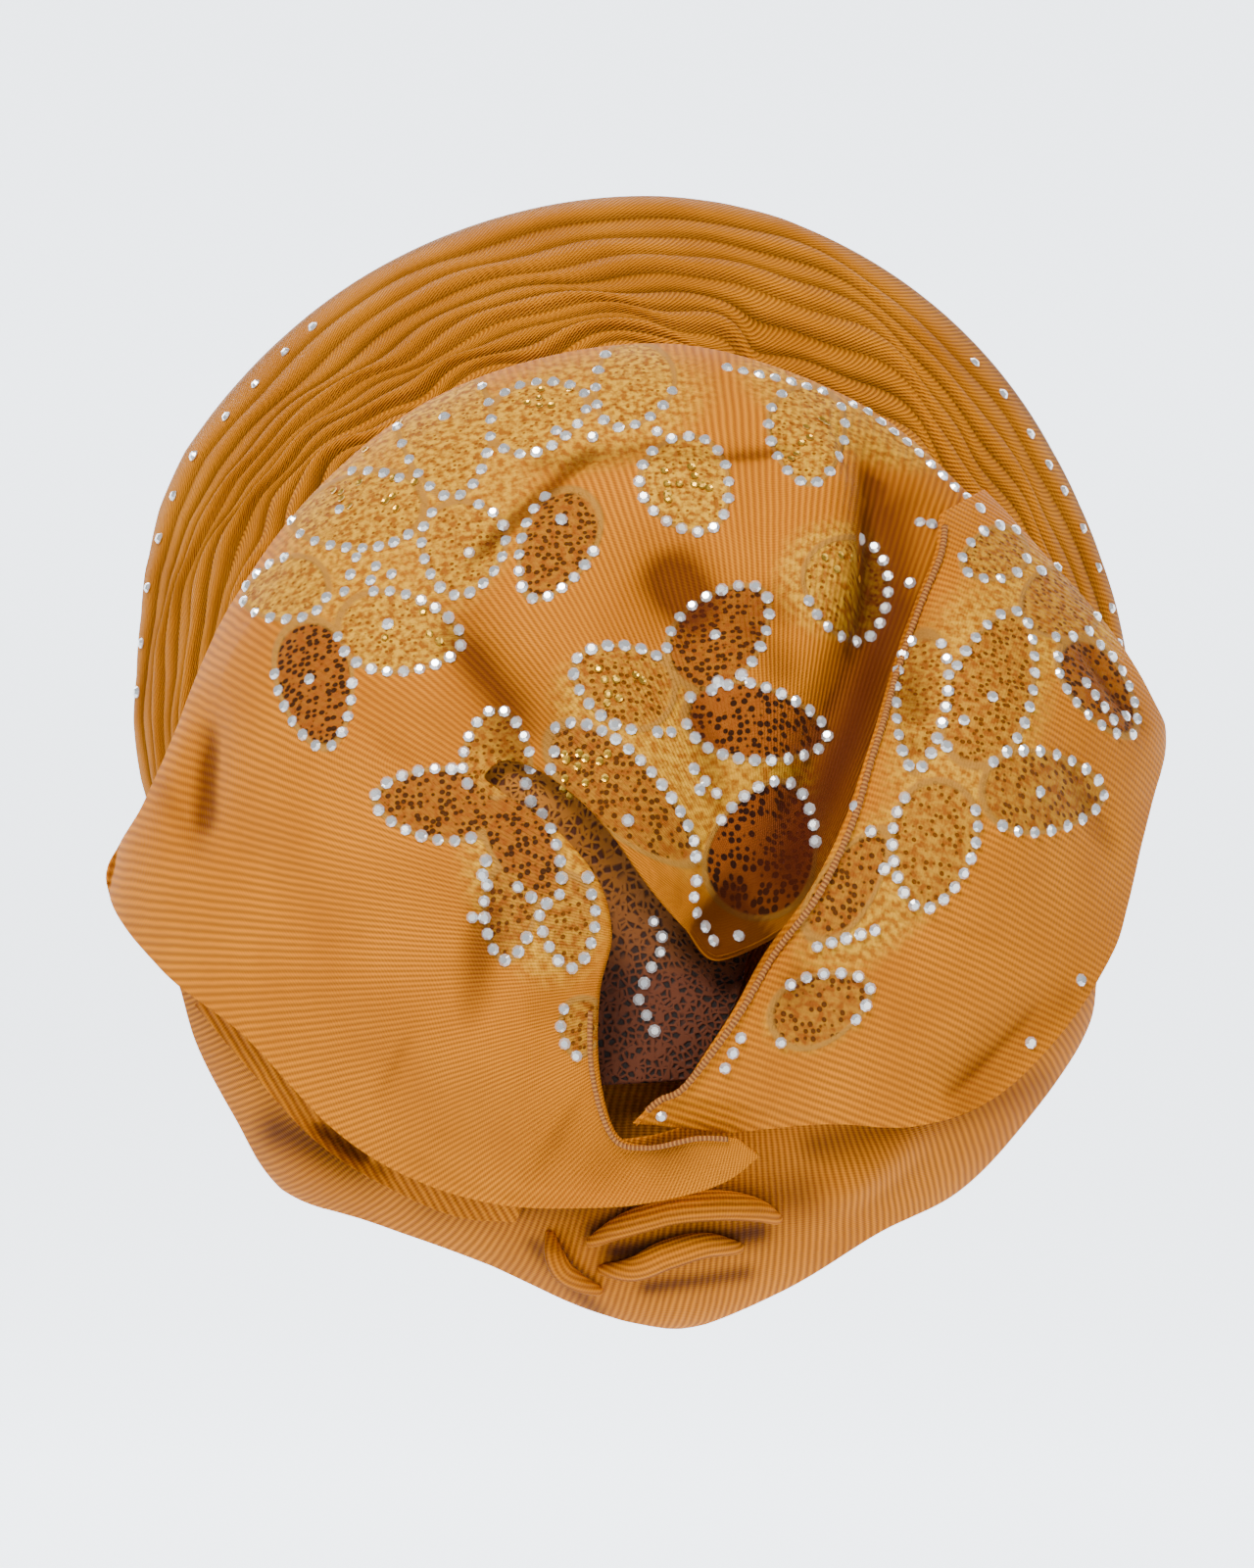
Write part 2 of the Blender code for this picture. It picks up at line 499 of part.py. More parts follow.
def knot_roll(name, rows, sides=6, count=11):
    """A rolled gather: a soft tapering roll along its own line."""
    line = spline([tuple(row) for row in rows], count)
    nape_lift = NAPE_STATIONS[0].lift
    middle = place(*lifted(line[:, 0], line[:, 1], nape_lift + line[:, 2] + line[:, 3], 1.0))
    along = np.gradient(middle, axis=0)
    along /= np.linalg.norm(along, axis=1, keepdims=True)
    out = np.array([0.0, 1.0, 0.0])
    shape = bmesh.new()
    circles = []
    for k in range(count):
        side = np.cross(along[k], out)
        side /= np.linalg.norm(side)
        high = np.cross(side, along[k])
        circle = []
        for s in range(sides):
            turn = 2 * math.pi * s / sides
            offset = side * math.cos(turn) + high * math.sin(turn) * ROLL_FLATNESS
            circle.append(shape.verts.new(middle[k] + offset * line[k, 3] * MM))
        circles.append(circle)
    for first, second in zip(circles, circles[1:]):
        for s in range(sides):
            after = (s + 1) % sides
            shape.faces.new((first[s], first[after], second[after], second[s]))
    shape.faces.new(circles[0])
    shape.faces.new(circles[-1])
    return finish_shape(name, shape, GOLD, 0.7)


for old in list(bpy.data.objects):
    bpy.data.objects.remove(old)

crown_wrap()
halo_front()
halo_back()
wrap("pocket_lining", POCKET_STATIONS, 10, 7, 1, LACE_BROWN)
wrap("nape_wrap", NAPE_STATIONS, 30, 5, 3, GOLD)
wrap("under_wrap", UNDER_STATIONS, 12, 3, 2, GOLD_DEEP)
wrap("main_wrap", MAIN_STATIONS, 50, 9, 2, GOLD)
wrap("right_wrap", RIGHT_STATIONS, 24, 7, 2, GOLD)
for roll_name, roll_rows in KNOT_ROLLS.items():
    knot_roll(roll_name, roll_rows)
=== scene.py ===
"""Tied gele head tie of gold ribbed cloth and lace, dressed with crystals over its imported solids.

The wearer faces -Y, so the camera looks at the back of the head tie along -Y.
Cloth tables give places in millimetres as seen from behind: across (to the right), up, back (+Y).
Lace tables give places in the photograph's pixels, which are cast from the camera onto the cloth.
"""
import json
import math
from collections import namedtuple

import bpy
import numpy as np
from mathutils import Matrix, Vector
from mathutils.bvhtree import BVHTree

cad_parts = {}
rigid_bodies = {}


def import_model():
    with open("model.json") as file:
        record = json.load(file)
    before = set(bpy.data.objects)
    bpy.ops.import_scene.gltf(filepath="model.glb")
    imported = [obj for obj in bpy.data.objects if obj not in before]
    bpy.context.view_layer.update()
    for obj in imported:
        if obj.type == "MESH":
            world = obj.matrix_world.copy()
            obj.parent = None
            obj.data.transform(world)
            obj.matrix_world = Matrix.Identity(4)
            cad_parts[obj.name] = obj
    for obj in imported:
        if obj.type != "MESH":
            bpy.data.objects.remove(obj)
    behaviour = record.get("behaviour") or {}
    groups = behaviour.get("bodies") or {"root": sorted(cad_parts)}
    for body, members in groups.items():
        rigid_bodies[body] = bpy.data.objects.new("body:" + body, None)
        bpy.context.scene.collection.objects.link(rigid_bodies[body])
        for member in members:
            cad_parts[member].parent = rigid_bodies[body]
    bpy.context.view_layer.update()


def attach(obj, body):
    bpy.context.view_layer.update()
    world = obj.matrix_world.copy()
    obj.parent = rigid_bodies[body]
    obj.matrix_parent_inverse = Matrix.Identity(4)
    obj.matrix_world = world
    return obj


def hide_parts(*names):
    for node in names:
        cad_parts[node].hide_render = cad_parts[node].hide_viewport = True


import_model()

MM = 0.001

# Camera: level with the crown of the head, straight behind it.
PHOTO_HEIGHT = 1600
CAMERA_BACK = 1.5
FOCAL_PIXELS = 4658.0
AXIS_X = 648.0
AXIS_Y = 815.0
SENSOR = 36.0
SHIFT_X = -8.0 / PHOTO_HEIGHT
SHIFT_Y = 15.0 / PHOTO_HEIGHT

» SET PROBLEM
The required output is the exact run of lines from the beginning of the listing above to the line that contains "bpy.data.objects.remove(old)", inclusive of both.

» RESPONSE
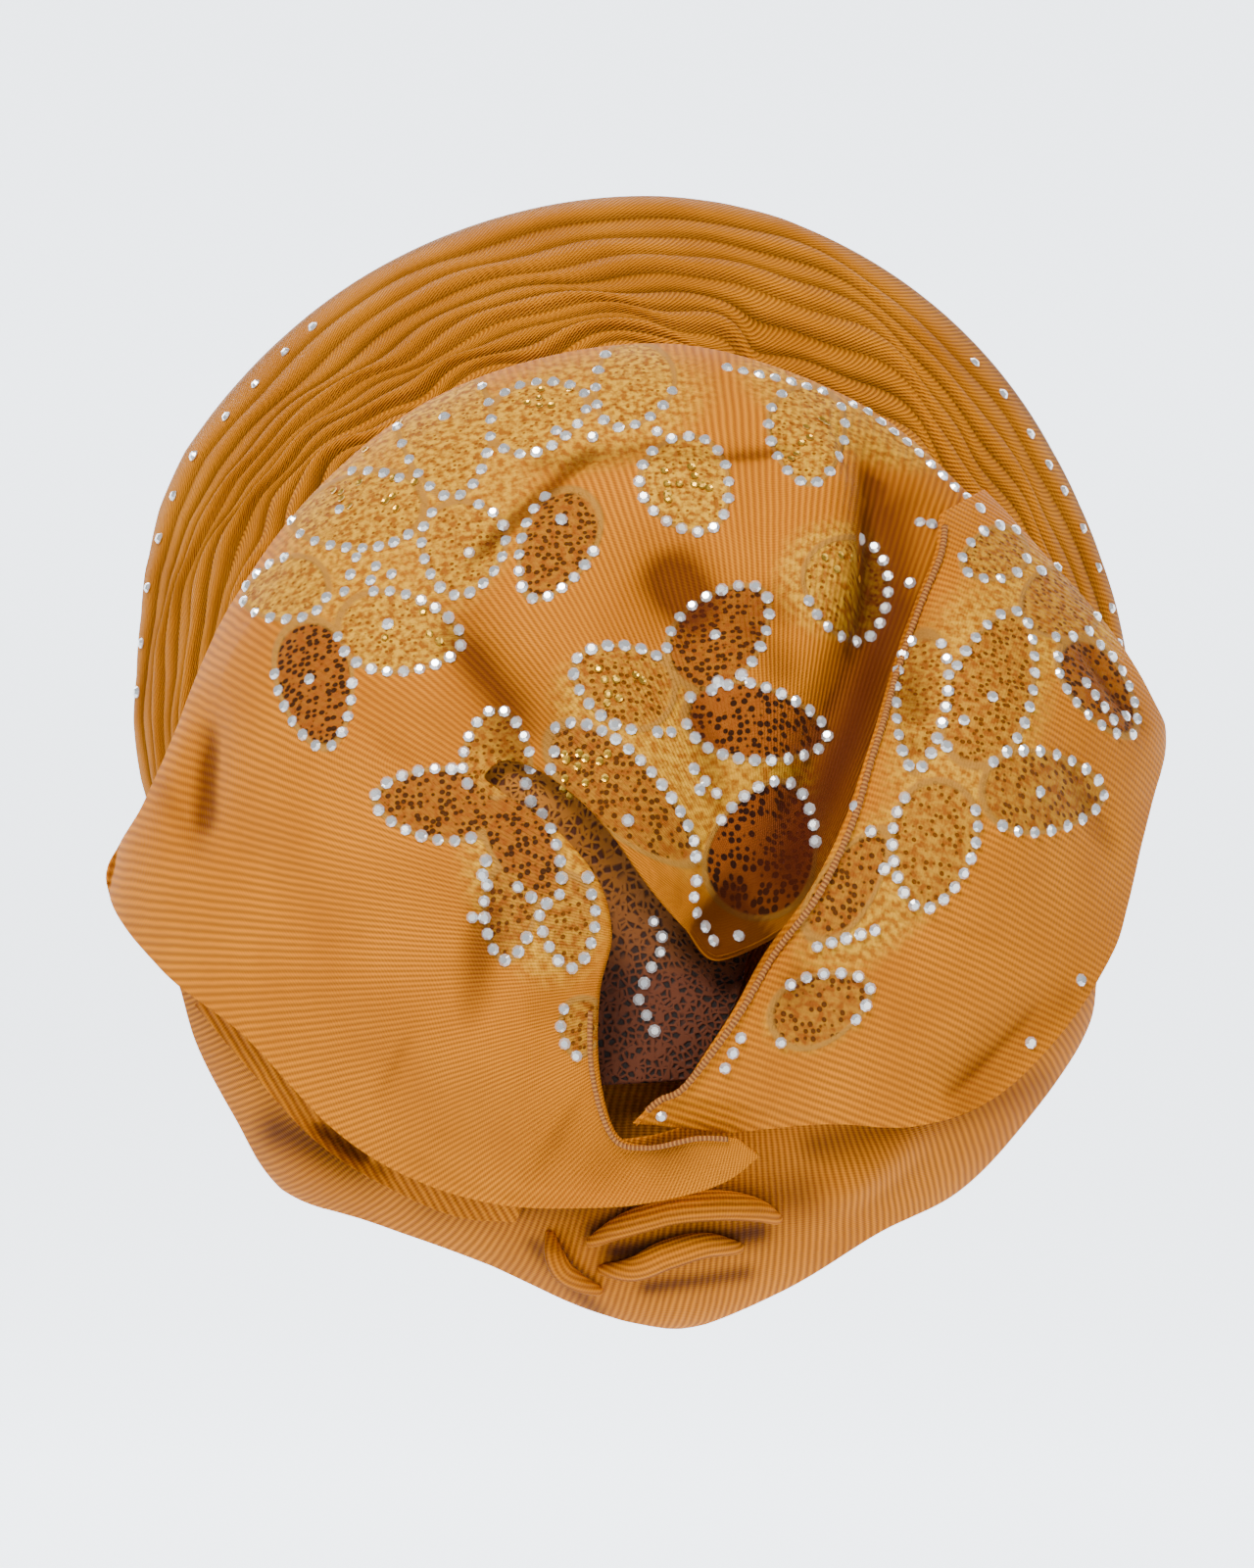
Write part 2 of the Blender code for this picture. It picks up at line 499 of part.py. More parts follow.
def knot_roll(name, rows, sides=6, count=11):
    """A rolled gather: a soft tapering roll along its own line."""
    line = spline([tuple(row) for row in rows], count)
    nape_lift = NAPE_STATIONS[0].lift
    middle = place(*lifted(line[:, 0], line[:, 1], nape_lift + line[:, 2] + line[:, 3], 1.0))
    along = np.gradient(middle, axis=0)
    along /= np.linalg.norm(along, axis=1, keepdims=True)
    out = np.array([0.0, 1.0, 0.0])
    shape = bmesh.new()
    circles = []
    for k in range(count):
        side = np.cross(along[k], out)
        side /= np.linalg.norm(side)
        high = np.cross(side, along[k])
        circle = []
        for s in range(sides):
            turn = 2 * math.pi * s / sides
            offset = side * math.cos(turn) + high * math.sin(turn) * ROLL_FLATNESS
            circle.append(shape.verts.new(middle[k] + offset * line[k, 3] * MM))
        circles.append(circle)
    for first, second in zip(circles, circles[1:]):
        for s in range(sides):
            after = (s + 1) % sides
            shape.faces.new((first[s], first[after], second[after], second[s]))
    shape.faces.new(circles[0])
    shape.faces.new(circles[-1])
    return finish_shape(name, shape, GOLD, 0.7)


for old in list(bpy.data.objects):
    bpy.data.objects.remove(old)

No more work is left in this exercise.